Da tutto questo scaturì l’idea di ‘anonimato musicale’, ovvero della presentazione delle opere musicali senza autore sotto la sigla dello studio.

Pensai che era inutile mettere il nome nei lavori, dato che quelli che venivano fatti potevano considerarsi sia opere sia materiale e quindi potevano essere etichettate con sigle alfanumeriche.

Non so perché volli ‘buttar via’ il nome dell’autore. Dissi: ‘E’ inutile dare il nome; io produco un nastro con dei suoni, fatene quello che volete!’.

Tutto questo mette sicuramente in discussione il concetto stesso di autore, la personalità dell’autore nel lavoro artistico. Il lavoro esiste, però diventa uno dei tanti ‘lavori’ che si possono fare con quel materiale di partenza.
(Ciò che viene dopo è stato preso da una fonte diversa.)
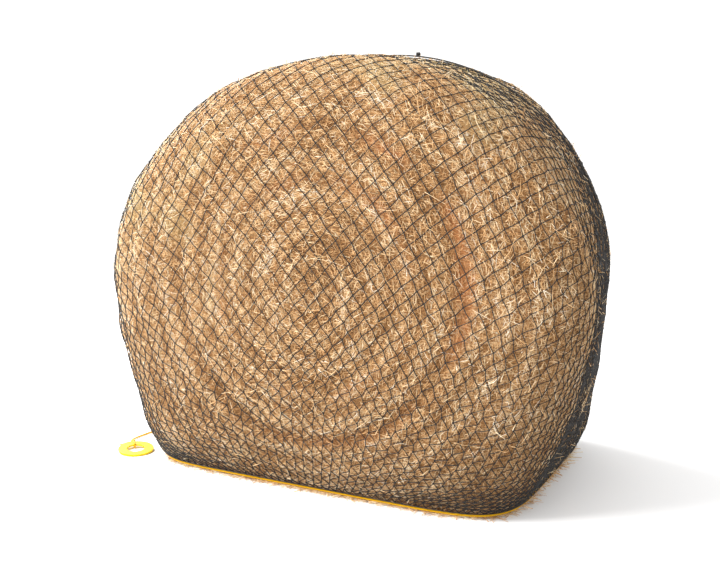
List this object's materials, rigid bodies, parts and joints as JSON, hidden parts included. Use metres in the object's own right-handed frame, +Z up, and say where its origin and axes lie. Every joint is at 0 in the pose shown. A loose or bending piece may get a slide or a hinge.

Oggi c’è la possibilità di trasformare tutto, quindi tutto diventa provvisorio e può cambiare in ogni istante.”

“Suggerita dal personal computer, porta al più elevato grado di autonomia decisionale oggi concepibile le aspirazioni e le possibilità artistiche latenti in ognuno di noi.

La casa, lo spazio personale, la privacy, possono esser forgiate e riforgiate secondo i dettami della fantasia personale e con l’ausilio di quella ‘artificiale’. L’impiego ‘amichevole’ del personal è un sufficiente stimolo all’azione e più lo sarà la condizione operativa del futuro.

Lo slogan ‘il computer ci libera dal genio altrui ed accresce il nostro’ è dunque sotto attenta verifica.”